Why our Bentgrass Thrives

By:
Stu Rowland, Director of Agronomy

Summertime in the Hill Country is upon us with the warm Southern breeze and the rain spigot seemingly turned off from the welcomed spring rains. The course has benefitted from those rains as course conditions have been excellent to start the summer. One area that we focus on during the summer is our bentgrass greens. Cordillera’s Pure Distinction bentgrass is a highlight of the Club’s golf experience and during the summer, it takes many tools and talents to keep them rolling nicely.

Bentgrass has historically been a grass that finds its home in regions where the climate is cooler than the Southern states. It is a C3 plant, meaning that it has adapted to cooler environments where it thrives in either wet or dry environments. Although we can see some wild swings in temperatures, our Pure Distinction bentgrass grows nearly all 52 weeks of the year, unlike Bermuda surfaces that have a period of dormancy in the winter. Bentgrass is also chosen for its fine-bladed texture and density. With a dense canopy of fine blades of turf, putting across the surface will be smoother and more consistent than C4 (warm season) turf grasses.

When summer arrives, bentgrass is more susceptible to both environmental and mechanical stresses. To address those stresses, we employ a few tools and strategies. First, mowing the greens every day and each green receiving 100 golfers or more walking all over creates a tremendous amount of stress. To alleviate that stress, we employ consistent topdressing and aeration of some kind each Monday to reduce compaction and allow the greens to breathe and recover. Summer aerification consists of smaller pencil-sized holes that have minimal impact on golf as well as the topdressing of a very light coat of sand. Unlike the spring and fall aerifications in which we disrupt the surfaces much more, our summer practices are lighter in an effort to achieve recovery and lower impact to play.

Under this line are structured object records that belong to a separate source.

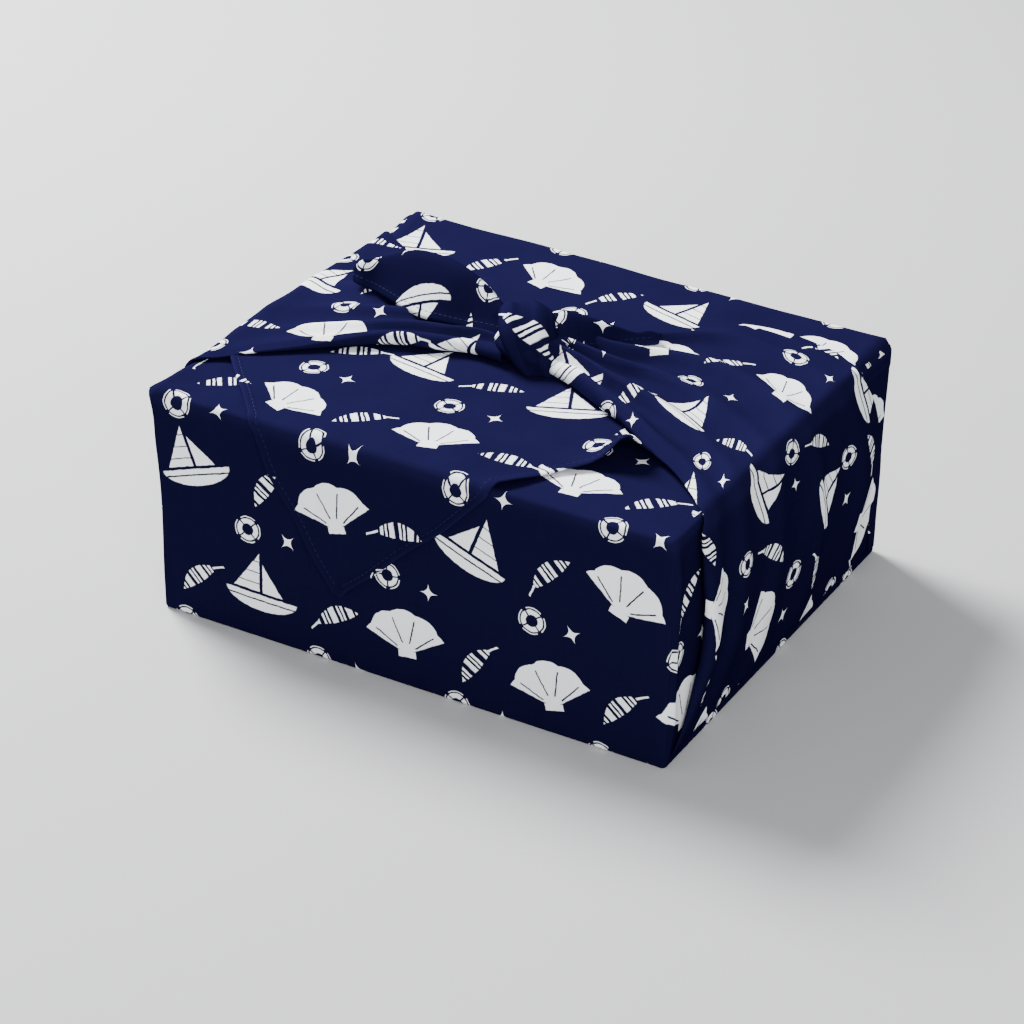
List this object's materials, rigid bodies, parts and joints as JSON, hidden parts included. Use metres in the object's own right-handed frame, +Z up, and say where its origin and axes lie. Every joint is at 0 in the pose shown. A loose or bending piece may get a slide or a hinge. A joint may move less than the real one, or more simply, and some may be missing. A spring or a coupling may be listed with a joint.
{
  "type": "furoshiki wrap tied round a gift box",
  "caption": "Low rectangular box wrapped in one square patterned cotton cloth, corners folded over the top and tied there in a square knot with two free leaf-shaped ends",
  "frame": {"origin": "middle of the base, on the surface that the wrapped box stands on", "axes": "+X along the long side to the right, +Y to the back, +Z up; the flap's tip hangs down the front, on -Y"},
  "size_m": [0.288, 0.2391, 0.157],
  "materials": {
    "printed_cotton": "matt navy plain-weave cotton with an off-white sea print",
    "plain_board": "matt uncoated grey-brown board"
  },
  "bodies": {
    "root": {"furoshiki": "printed_cotton", "gift_box": "plain_board"}
  },
  "joints": []
}
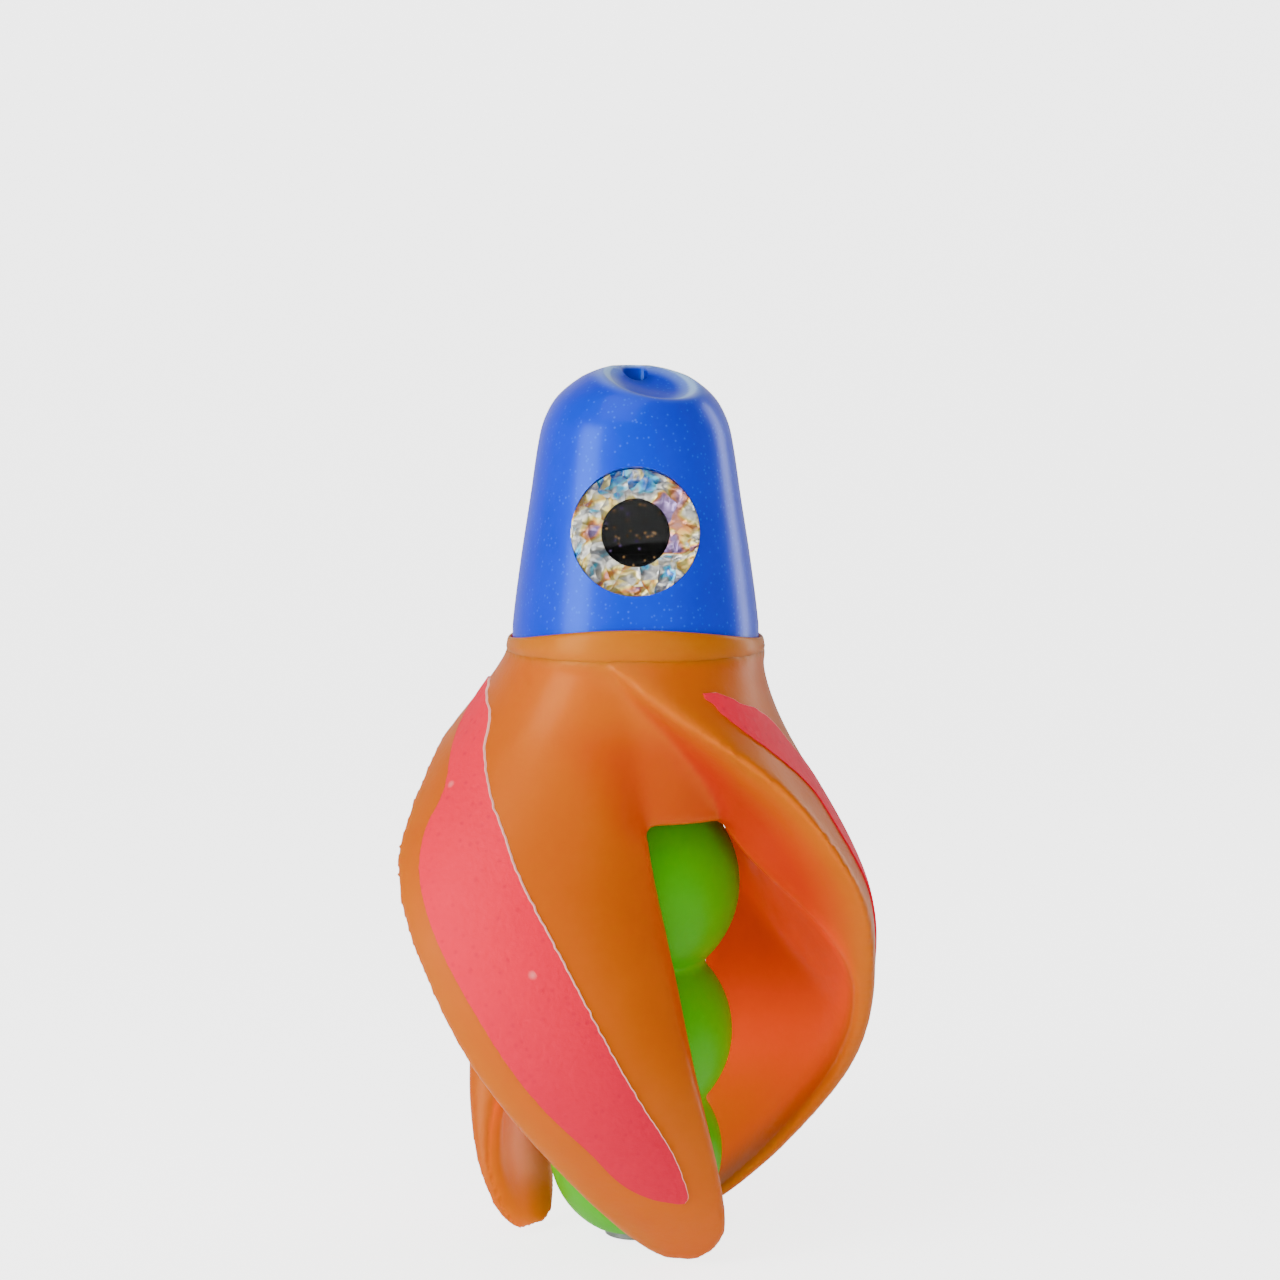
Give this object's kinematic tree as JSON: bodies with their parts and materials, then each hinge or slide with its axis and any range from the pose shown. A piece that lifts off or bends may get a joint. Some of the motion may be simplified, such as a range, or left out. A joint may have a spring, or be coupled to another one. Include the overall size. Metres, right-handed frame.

Secondly, and most importantly, is our irrigation and water management. As we like to say, “Water kills!” The task of monitoring moisture and deciding how much water is part science and part feel. Before the advent of monitoring devices (pictured), watering would happen more on dry days, less on humid days, and we’d poke a sample probe in the ground to see how wet or dry the soil was. Today, we use a device that measures the volumetric water content percentage of the soil under the turf. Depending on the forecasted temperature and humidity, we can be much more specific with our water amounts and locations of applied water as we typically measure 20-30 spots over each green. Still, this requires a skilled person with a water hose to apply the correct amount of water. Too much water on a hot humid day can essentially boil the grass, whereas the perfect amount keeps the grass with enough moisture to maintain temperature throughout the day.

Finally, our last tool is essential to keep air flowing over the surface to cool the plant. When you sweat, beads of water form on your skin and when you feel a breeze, your skin feels suddenly cool. The same is true with the fans we place around our greens (pictured). The fans keep constant airflow over the surface of the green and promote the evaporative cooling effect to the turf. Additionally, the fans keep the surfaces dry, reducing the potential for disease and surface algae from the increased watering during the summer. As an added benefit, the fans promote oxygen exchange with the soil as air constantly flows across the surface especially when we do our light venting aerifications.

Cordillera Ranch’s greens are the Southernmost in the USA that are bentgrass. The time, tools and team talents keep them thriving, even in the most stressful months of the year.